With the Layer Style options still open, click Outer Glow (the Outer Glow color is white).

Add Outer Glow

Your image should now look like this:

Styles Finished

Select the “Lines 1″ layer and press Ctrl/Cmd + J to duplicate it. Rename the duplicated layer “Lines 2″.

Rotate this layer 180° by going to Edit > Transform > Rotate 180°.

Now, make sure that Document Bounds snapping is on by choosing View > Snap To > Document Bounds.
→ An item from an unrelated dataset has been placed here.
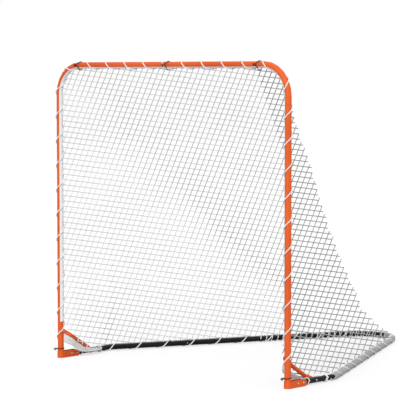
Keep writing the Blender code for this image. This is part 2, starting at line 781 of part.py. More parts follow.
def side_net_point(t, share, side):
    """A side panel's point: t runs down the seam, and share from the post (0) to the seam (1)."""
    seam = seam_point(t, RIGHT)
    edge_x = frame_edge_x(seam.z)
    out_x = min(edge_x - 0.005, seam.x + NET_BULGE)
    p, q = 1 - share, share
    high = Vector((p * p * edge_x + 2 * p * q * out_x + q * q * seam.x,
                   p * p * NET_EDGE + (2 * p * q + q * q) * seam.y, seam.z))
    x, y = base_outline(share)
    low = Vector((seam.x + (edge_x - seam.x) * x / POST_X,
                  NET_EDGE + (seam.y - NET_EDGE) * y / APEX_Y, seam.z))
    near_base = smooth_step((0.45 - seam.z) / 0.40)
    point = high.lerp(low, near_base)
    return Vector((side * point.x, point.y, point.z))


def first_share(t):
    """Where a side panel's row starts: at the post, or lower down at the cut corner above the brace."""
    z = seam_point(t, RIGHT).z
    if z >= NET_CORNER_Z:
        return 0
    start_y = NET_CORNER_Y * (NET_CORNER_Z - z) / (NET_CORNER_Z - NET_BOTTOM_Z)
    low, high = 0, 0.5
    for _ in range(20):
        middle = (low + high) / 2
        if side_net_point(t, middle, RIGHT).y < start_y:
            low = middle
        else:
            high = middle
    return low


def rear_net_point(t, share):
    """The rear panel's point: share runs from the left seam (-1) to the right one (1)."""
    seam = seam_point(t, RIGHT)
    slack = 0.05 * 4 * t * (1 - t) * (1 - share**2)
    return Vector((seam.x * share, seam.y - slack * 0.5, seam.z - slack))


def sheet_solid(name, rows, body):
    """A thin closed solid from rows of points that all hold as many."""
    bm = bmesh.new()
    grid = [[at(*point) for point in row] for row in rows]
    last_row, last = len(grid) - 1, len(grid[0]) - 1
    faces = {}
    for sign in (1, -1):
        layer = []
        for i, row in enumerate(grid):
            made = []
            for j, point in enumerate(row):
                down = grid[min(i + 1, last_row)][j] - grid[max(i - 1, 0)][j]
                over = row[min(j + 1, last)] - row[max(j - 1, 0)]
                made.append(bm.verts.new(point + down.cross(over).normalized() * sign * NET_THICKNESS / 2))
            layer.append(made)
        faces[sign] = layer
    for layer in faces.values():
        for a, b in zip(layer, layer[1:]):
            for j in range(last):
                bm.faces.new((a[j], a[j + 1], b[j + 1], b[j]))
    border = [(0, j) for j in range(last)] + [(i, last) for i in range(last_row)]
    border += [(last_row, j) for j in range(last, 0, -1)] + [(i, 0) for i in range(last_row, 0, -1)]
    for (i, j), (k, m) in zip(border, border[1:] + border[:1]):
        bm.faces.new((faces[1][i][j], faces[1][k][m], faces[-1][k][m], faces[-1][i][j]))
    return add_object(name, bm, body, netting)


def make_net(body):
    rows, columns = 9, 7
    steps = [0.02 + 0.965 * i / rows for i in range(rows + 1)]
    for side in (LEFT, RIGHT):
        grid = []
        for t in steps:
            start = first_share(t)
            shares = [start + (0.995 - start) * j / columns for j in range(columns + 1)]
            grid.append([side_net_point(t, share, side) for share in shares])
        sheet_solid(f"net_side_{SIDE_NAME[side]}", grid, body)
    grid = [
        [rear_net_point(t, 0.985 * (2 * j / columns - 1)) for j in range(columns + 1)]
        for t in (0.005 + 0.965 * i / rows for i in range(rows + 1))
    ]
    sheet_solid("net_rear", grid, body)


# --- the goal -----------------------------------------------------------------------------------------
clear_scene()
WORLD = empty("world_origin", Vector((0, 0, 0)))
mouth_body = empty("mouth_frame", at(0, 0, 0))
base_body = empty("base_fold_axis", at(0, PIVOT_Y, BASE_AXIS_Z))
front_pieces = make_front_frame(mouth_body)
base_tubes = make_base(base_body)
for each_side in (LEFT, RIGHT):
    brace_body = empty(f"brace_{SIDE_NAME[each_side]}_axis", at(each_side * POST_X, 0, BRACE_TOP_Z))
    brace_piece = make_brace(each_side, brace_body)
    make_foot_hardware(
        each_side, mouth_body, base_body, *front_pieces[each_side], base_tubes[each_side], brace_piece
    )
make_bungees(mouth_body)
make_front_lacing(mouth_body)
make_base_lacing(base_body)
make_net(mouth_body)
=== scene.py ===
"""Looks of the folding lacrosse goal: paint, hardware, knotted net, webbing, lacing and bungees.

Units are metres. +Z is up, and +Y runs from the mouth back to the apex of the base.
"""

import math

import bmesh
import bpy
import numpy as np
from mathutils import Matrix, Vector


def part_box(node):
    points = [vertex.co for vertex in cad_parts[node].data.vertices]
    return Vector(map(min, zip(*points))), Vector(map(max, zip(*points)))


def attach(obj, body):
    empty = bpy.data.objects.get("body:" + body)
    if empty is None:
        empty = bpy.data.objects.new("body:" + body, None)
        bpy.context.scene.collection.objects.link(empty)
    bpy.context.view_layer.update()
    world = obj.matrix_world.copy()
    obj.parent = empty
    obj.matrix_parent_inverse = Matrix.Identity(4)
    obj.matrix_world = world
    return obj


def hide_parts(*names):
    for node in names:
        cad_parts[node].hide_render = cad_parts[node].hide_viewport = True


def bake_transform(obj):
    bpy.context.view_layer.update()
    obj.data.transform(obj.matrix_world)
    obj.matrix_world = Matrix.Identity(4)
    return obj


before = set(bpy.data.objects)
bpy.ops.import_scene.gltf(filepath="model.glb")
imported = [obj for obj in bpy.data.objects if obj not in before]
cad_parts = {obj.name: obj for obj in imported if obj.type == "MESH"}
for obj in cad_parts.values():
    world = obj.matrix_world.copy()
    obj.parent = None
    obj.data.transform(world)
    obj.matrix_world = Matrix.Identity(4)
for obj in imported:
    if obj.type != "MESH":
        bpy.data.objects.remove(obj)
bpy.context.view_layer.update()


def middle(node):
    low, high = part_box(node)
    return (Vector(low) + Vector(high)) / 2


# --- dimensions, read from the frame or repeated from the CAD -------------------------------------------
POST = middle("post_lower_right")
POST_X, POST_Y = POST.x, POST.y
POST_R, BASE_R = 0.019, 0.016
CROSSBAR_Z = middle("crossbar_right").z
BASE_AXIS_Z = middle("base_rear_left").z
CORNER_RADIUS = 0.180
BASE_BEND_Y = 0.420
BASE_BEND_RADIUS = 0.100
APEX_Y = 2.095
APEX_RADIUS = 0.220
PIVOT_Y = 0.075
CORNER_X, CORNER_Z = POST_X - CORNER_RADIUS, CROSSBAR_Z - CORNER_RADIUS
ACROSS, BACKWARD, UP = Vector((1, 0, 0)), Vector((0, 1, 0)), Vector((0, 0, 1))
LEFT, RIGHT = -1, 1
SIDE_NAME = {LEFT: "left", RIGHT: "right"}

# --- net ------------------------------------------------------------------------------------------------
STRAND_SPREAD = 0.002668  # angle between neighbouring strands from the camera: 33 mm at the goal's middle
FALLING_SLOPE = math.radians(-7.1)  # slopes of the net's two families of strands from the camera
LEANING_SLOPE = math.radians(69.0)
TWINE_RADIUS = 0.0031
TWINE_SIDES = 5
KNOT_RADIUS = 0.0034
SOFT_SHARP_ANGLE = math.radians(60)  # steeper edges than this stay sharp on soft pieces
CAD_SHARP_ANGLE = math.radians(40)  # and on the CAD's nodes
SEAM_TOP_X = 0.695  # where the side panels' seams meet the crossbar
SEAM_SAG = 0.272  # how far a seam's middle hangs below a straight line
SEAM_END_Y = 2.085  # where the seams meet the base
SEAM_BOW = 0.028  # how far a seam's middle stands behind a straight line
SIDE_DEPTH = 2.083  # of the base's outline, as the side panels' lower curves are scaled from it
NET_TOP_Z = CROSSBAR_Z - POST_R - 0.004
NET_BOTTOM_Z = 0.045
NET_CORNER_Z = 0.200  # where the net's lower front corner leaves the post
NET_CORNER_Y = 0.200  # and where it reaches the base tube
CORNER_EDGE_SAG = 0.14  # four times how far that edge's middle hangs below a straight line
CORNER_BOW = 0.038  # how far the net stands in from the post near a brace, to clear its swing
NET_BULGE = 0.36  # how far outside its seam a side panel's middle control point lies
GATHERED_STRANDS = 14  # in the slack of each lower front corner
GATHER_TOP_Z, GATHER_STEP_Z = 0.152, 0.0035  # height of the first one's upper end, and the next one's drop
GATHER_END_Y, GATHER_STEP_Y = 0.345, 0.010
GATHER_SAG, GATHER_STEP_SAG = 0.046, 0.001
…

Drag the “Lines 2″ layer to the top of the canvas until it snaps into the top left corner. It will basically mirror the lines below.

Duplicate Layer

Select all of your layers except for the “Background” group and press Ctrl/Cmd + G to group them. Name the group “Lines”.

Step 7: Set Up Guides

Select View > New Guide and create one at 960px Vertical. Do this again for 600px Horizontal, 300px Vertical, and 1620px Vertical. These will be the main guides for the creation of our shapes and type. Guides can be toggled on and off by pressing Ctrl/Cmd + ;.

Setup Guides

Step 8: Create Center Circle

Press Shift + Ctrl/Cmd + N to create a new layer. Select the Ellipse Tool (U), set your Foreground color to black, and click the Fill pixels option in the Ellipse Tool’s Option Bar.

While holding Shift + Alt/Opt, drag out your circle from the center of document until it is 10 grid boxes (200px) wide and high.

Center Circle

Step 9: Create Triangles

Select the Pen Tool (P), set your Foreground color to black, and make sure that the Shape layers option is selected from the Pen Tool Option Bar.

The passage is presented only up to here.